● **Records**:

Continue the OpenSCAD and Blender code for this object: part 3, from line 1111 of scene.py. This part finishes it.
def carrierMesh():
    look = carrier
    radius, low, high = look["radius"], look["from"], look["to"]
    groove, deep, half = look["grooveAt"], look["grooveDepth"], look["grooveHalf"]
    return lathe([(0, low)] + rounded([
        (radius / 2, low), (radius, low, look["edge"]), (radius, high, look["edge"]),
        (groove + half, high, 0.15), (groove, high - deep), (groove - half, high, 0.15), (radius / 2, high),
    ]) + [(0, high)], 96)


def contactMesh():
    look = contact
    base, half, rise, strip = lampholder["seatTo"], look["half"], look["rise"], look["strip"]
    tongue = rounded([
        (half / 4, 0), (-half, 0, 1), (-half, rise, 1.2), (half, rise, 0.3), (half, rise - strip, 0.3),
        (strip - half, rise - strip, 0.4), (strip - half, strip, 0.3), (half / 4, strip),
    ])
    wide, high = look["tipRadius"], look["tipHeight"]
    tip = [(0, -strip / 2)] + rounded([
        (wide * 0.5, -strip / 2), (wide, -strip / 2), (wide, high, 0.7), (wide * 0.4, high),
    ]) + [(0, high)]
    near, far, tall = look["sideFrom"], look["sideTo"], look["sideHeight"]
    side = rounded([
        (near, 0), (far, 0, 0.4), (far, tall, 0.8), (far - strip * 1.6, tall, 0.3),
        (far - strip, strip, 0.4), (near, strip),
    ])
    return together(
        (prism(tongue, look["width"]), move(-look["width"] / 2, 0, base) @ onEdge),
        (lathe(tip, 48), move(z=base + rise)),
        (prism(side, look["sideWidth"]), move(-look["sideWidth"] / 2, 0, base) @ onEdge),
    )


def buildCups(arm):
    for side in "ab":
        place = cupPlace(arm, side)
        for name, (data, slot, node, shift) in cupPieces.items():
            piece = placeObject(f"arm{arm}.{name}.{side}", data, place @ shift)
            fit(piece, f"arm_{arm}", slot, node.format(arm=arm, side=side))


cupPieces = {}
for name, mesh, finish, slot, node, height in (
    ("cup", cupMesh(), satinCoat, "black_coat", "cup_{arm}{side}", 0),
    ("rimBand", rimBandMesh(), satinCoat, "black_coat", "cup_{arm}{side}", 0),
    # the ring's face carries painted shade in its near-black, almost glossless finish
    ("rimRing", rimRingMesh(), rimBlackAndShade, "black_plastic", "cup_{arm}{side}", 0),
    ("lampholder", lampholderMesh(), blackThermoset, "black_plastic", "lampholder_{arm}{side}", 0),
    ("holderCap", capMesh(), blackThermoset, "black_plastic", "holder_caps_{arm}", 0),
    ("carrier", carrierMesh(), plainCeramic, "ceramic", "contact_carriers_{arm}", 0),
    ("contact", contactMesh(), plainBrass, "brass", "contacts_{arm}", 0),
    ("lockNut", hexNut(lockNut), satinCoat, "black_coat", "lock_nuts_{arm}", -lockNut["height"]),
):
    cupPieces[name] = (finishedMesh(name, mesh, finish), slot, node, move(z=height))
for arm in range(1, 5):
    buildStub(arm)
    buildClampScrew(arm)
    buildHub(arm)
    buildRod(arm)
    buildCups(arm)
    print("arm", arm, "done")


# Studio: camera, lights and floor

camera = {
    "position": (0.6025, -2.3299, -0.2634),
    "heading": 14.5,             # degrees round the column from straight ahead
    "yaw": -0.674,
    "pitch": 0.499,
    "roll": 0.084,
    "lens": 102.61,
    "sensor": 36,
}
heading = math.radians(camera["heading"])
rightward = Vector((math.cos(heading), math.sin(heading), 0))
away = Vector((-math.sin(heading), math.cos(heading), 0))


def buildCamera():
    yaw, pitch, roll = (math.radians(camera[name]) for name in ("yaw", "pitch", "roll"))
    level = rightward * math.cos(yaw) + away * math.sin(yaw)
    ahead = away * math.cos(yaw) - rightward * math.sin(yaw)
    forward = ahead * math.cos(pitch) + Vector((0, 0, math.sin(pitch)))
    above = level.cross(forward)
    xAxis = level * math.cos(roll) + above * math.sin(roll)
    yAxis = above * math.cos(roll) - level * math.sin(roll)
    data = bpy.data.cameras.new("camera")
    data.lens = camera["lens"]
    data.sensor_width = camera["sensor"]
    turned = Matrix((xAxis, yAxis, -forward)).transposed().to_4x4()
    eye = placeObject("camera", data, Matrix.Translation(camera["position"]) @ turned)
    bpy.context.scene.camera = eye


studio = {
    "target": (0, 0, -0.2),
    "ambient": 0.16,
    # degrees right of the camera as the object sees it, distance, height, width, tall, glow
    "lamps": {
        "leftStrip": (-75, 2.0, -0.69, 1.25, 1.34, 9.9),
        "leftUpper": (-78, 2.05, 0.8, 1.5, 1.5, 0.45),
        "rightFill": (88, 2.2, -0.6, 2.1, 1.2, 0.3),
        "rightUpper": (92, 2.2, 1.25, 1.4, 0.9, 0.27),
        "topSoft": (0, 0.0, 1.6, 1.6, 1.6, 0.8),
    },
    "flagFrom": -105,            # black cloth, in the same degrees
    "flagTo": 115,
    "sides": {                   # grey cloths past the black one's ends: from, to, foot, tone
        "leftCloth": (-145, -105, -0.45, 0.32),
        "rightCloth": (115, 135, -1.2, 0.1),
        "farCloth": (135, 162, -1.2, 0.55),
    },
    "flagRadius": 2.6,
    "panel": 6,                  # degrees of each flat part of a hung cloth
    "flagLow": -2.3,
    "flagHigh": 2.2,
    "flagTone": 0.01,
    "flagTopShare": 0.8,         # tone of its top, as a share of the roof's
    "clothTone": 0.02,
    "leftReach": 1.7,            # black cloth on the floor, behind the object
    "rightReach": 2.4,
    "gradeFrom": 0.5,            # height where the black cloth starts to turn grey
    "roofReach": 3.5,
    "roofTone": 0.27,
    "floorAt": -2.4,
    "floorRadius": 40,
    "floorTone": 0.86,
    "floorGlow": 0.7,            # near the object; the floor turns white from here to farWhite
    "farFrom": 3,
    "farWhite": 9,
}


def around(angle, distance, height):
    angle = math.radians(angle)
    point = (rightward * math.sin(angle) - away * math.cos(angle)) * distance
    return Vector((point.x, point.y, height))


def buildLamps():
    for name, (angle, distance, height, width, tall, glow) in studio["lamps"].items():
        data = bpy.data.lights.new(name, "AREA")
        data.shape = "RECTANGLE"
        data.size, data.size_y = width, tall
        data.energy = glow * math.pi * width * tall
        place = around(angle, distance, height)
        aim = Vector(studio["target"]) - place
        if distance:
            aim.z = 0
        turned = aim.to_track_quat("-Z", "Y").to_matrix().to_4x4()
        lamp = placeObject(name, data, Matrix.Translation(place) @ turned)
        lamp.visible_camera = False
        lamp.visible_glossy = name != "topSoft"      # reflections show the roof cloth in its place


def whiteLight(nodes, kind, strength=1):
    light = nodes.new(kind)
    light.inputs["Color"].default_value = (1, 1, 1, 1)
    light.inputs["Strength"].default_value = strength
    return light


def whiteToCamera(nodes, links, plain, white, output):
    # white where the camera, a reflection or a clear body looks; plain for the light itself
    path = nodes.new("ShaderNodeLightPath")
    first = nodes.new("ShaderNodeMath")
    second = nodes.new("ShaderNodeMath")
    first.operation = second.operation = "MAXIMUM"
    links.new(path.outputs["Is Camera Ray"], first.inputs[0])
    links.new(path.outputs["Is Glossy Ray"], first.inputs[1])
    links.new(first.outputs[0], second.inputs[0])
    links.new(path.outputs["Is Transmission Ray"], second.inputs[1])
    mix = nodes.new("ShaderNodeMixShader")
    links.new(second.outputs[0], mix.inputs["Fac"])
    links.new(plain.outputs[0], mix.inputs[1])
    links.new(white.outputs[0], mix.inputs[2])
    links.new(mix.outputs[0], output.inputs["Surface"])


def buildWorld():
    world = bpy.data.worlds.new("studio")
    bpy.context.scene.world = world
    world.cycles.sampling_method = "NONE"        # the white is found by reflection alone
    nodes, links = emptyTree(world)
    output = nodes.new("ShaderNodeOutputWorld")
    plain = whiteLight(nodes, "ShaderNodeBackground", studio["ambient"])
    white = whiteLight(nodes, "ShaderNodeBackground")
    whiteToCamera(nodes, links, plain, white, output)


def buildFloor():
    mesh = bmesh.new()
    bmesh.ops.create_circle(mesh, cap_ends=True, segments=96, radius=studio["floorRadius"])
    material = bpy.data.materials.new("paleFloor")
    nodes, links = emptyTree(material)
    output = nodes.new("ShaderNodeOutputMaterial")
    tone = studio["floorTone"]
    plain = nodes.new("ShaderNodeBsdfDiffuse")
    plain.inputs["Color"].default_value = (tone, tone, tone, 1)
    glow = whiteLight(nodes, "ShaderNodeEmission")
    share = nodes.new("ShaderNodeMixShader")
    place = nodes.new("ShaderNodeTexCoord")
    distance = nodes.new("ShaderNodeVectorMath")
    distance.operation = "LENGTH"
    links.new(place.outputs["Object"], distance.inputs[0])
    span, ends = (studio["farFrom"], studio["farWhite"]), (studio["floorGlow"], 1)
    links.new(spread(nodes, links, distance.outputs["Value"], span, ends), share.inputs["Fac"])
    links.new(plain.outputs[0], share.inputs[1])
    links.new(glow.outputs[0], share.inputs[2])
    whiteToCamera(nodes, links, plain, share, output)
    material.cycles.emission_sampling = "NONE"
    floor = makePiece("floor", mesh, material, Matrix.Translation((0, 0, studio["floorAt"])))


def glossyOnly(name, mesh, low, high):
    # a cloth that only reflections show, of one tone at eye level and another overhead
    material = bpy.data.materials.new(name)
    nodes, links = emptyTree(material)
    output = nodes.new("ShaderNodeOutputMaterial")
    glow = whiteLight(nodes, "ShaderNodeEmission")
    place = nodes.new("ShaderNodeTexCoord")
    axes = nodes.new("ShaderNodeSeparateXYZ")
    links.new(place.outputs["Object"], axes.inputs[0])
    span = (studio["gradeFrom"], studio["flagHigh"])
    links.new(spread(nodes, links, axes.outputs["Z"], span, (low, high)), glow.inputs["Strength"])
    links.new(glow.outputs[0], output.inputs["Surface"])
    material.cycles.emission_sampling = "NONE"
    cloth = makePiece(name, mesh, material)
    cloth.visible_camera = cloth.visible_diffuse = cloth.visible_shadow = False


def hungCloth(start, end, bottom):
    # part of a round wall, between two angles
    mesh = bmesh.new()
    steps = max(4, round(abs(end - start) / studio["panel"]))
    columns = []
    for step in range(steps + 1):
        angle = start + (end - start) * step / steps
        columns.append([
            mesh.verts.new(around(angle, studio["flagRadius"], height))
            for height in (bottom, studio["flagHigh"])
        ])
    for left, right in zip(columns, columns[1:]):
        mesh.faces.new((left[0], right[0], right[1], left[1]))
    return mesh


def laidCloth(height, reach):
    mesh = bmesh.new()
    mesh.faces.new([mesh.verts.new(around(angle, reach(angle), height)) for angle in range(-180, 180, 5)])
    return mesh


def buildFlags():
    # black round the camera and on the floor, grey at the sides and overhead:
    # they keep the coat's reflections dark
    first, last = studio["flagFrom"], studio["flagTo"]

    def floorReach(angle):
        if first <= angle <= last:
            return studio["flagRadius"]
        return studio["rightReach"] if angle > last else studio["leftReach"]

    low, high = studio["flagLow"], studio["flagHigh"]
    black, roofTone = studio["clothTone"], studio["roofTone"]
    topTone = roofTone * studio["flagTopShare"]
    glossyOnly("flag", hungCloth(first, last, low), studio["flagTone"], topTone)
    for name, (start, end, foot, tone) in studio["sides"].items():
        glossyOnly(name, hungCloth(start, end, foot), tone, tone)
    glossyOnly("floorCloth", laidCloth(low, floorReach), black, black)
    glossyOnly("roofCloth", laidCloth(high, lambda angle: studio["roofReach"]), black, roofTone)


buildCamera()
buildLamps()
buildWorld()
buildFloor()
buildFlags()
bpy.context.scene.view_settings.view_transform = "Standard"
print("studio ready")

---

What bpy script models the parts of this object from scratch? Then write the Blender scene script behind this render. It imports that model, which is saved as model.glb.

* * *

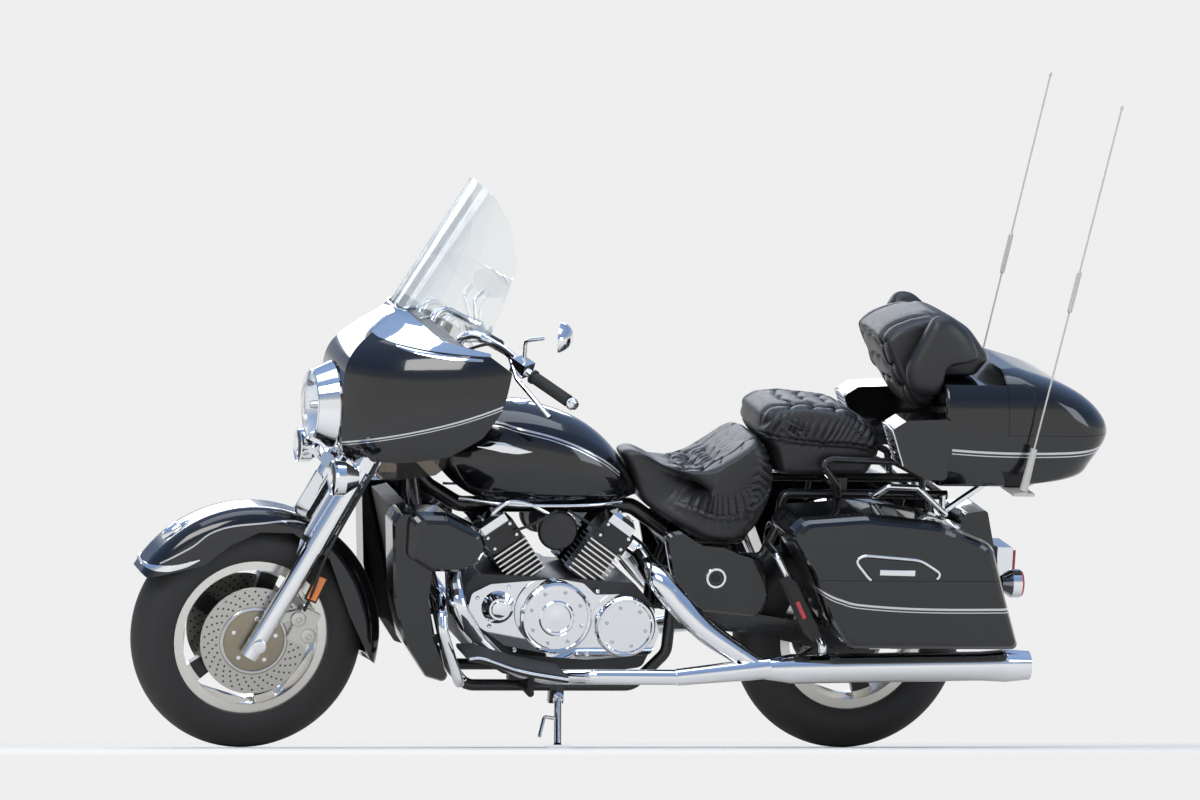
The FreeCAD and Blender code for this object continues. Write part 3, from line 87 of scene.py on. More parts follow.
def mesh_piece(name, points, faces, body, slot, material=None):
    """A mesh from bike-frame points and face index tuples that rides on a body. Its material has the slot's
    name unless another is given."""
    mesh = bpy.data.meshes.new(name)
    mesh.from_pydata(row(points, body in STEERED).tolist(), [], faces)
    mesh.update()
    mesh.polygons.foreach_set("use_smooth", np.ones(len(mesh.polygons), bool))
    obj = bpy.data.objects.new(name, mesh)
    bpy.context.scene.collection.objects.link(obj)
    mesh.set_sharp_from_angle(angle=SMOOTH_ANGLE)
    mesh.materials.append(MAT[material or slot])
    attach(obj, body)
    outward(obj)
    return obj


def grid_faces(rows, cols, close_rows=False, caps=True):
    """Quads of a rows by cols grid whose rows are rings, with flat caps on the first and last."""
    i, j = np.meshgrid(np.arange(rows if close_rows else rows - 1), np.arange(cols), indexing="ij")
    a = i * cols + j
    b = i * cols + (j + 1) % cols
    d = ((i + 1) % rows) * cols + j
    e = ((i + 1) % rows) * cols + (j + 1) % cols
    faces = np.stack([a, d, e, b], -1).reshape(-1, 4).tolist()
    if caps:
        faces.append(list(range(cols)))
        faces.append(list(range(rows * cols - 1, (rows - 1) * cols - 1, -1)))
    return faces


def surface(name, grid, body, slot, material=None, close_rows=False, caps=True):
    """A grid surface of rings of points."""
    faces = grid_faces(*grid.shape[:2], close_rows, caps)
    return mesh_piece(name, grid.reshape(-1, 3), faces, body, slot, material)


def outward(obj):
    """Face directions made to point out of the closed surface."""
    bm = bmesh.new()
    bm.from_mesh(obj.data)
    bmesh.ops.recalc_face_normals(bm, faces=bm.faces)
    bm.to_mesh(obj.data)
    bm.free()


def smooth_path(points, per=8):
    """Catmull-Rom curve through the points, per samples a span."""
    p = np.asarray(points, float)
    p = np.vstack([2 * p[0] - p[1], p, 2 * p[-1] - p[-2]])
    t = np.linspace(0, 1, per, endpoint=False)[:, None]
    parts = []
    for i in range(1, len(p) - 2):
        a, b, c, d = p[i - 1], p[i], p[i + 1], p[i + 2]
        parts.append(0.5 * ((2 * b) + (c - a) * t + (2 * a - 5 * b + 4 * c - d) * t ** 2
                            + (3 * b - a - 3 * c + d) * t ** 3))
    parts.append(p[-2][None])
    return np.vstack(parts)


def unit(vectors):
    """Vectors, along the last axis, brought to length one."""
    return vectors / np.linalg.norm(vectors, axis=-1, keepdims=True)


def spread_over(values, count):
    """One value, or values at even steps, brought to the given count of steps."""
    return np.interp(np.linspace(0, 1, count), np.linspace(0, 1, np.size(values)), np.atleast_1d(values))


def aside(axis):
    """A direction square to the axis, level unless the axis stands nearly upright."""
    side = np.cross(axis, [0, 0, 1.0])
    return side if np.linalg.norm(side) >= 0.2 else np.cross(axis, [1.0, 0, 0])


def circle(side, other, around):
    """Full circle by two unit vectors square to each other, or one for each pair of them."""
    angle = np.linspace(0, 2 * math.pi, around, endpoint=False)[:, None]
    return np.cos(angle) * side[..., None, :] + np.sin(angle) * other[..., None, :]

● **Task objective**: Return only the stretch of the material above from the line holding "Continue the OpenSCAD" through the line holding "slot, node.format(arm=arm, side=side))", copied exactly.

● **Full solution**:
Continue the OpenSCAD and Blender code for this object: part 3, from line 1111 of scene.py. This part finishes it.
def carrierMesh():
    look = carrier
    radius, low, high = look["radius"], look["from"], look["to"]
    groove, deep, half = look["grooveAt"], look["grooveDepth"], look["grooveHalf"]
    return lathe([(0, low)] + rounded([
        (radius / 2, low), (radius, low, look["edge"]), (radius, high, look["edge"]),
        (groove + half, high, 0.15), (groove, high - deep), (groove - half, high, 0.15), (radius / 2, high),
    ]) + [(0, high)], 96)


def contactMesh():
    look = contact
    base, half, rise, strip = lampholder["seatTo"], look["half"], look["rise"], look["strip"]
    tongue = rounded([
        (half / 4, 0), (-half, 0, 1), (-half, rise, 1.2), (half, rise, 0.3), (half, rise - strip, 0.3),
        (strip - half, rise - strip, 0.4), (strip - half, strip, 0.3), (half / 4, strip),
    ])
    wide, high = look["tipRadius"], look["tipHeight"]
    tip = [(0, -strip / 2)] + rounded([
        (wide * 0.5, -strip / 2), (wide, -strip / 2), (wide, high, 0.7), (wide * 0.4, high),
    ]) + [(0, high)]
    near, far, tall = look["sideFrom"], look["sideTo"], look["sideHeight"]
    side = rounded([
        (near, 0), (far, 0, 0.4), (far, tall, 0.8), (far - strip * 1.6, tall, 0.3),
        (far - strip, strip, 0.4), (near, strip),
    ])
    return together(
        (prism(tongue, look["width"]), move(-look["width"] / 2, 0, base) @ onEdge),
        (lathe(tip, 48), move(z=base + rise)),
        (prism(side, look["sideWidth"]), move(-look["sideWidth"] / 2, 0, base) @ onEdge),
    )


def buildCups(arm):
    for side in "ab":
        place = cupPlace(arm, side)
        for name, (data, slot, node, shift) in cupPieces.items():
            piece = placeObject(f"arm{arm}.{name}.{side}", data, place @ shift)
            fit(piece, f"arm_{arm}", slot, node.format(arm=arm, side=side))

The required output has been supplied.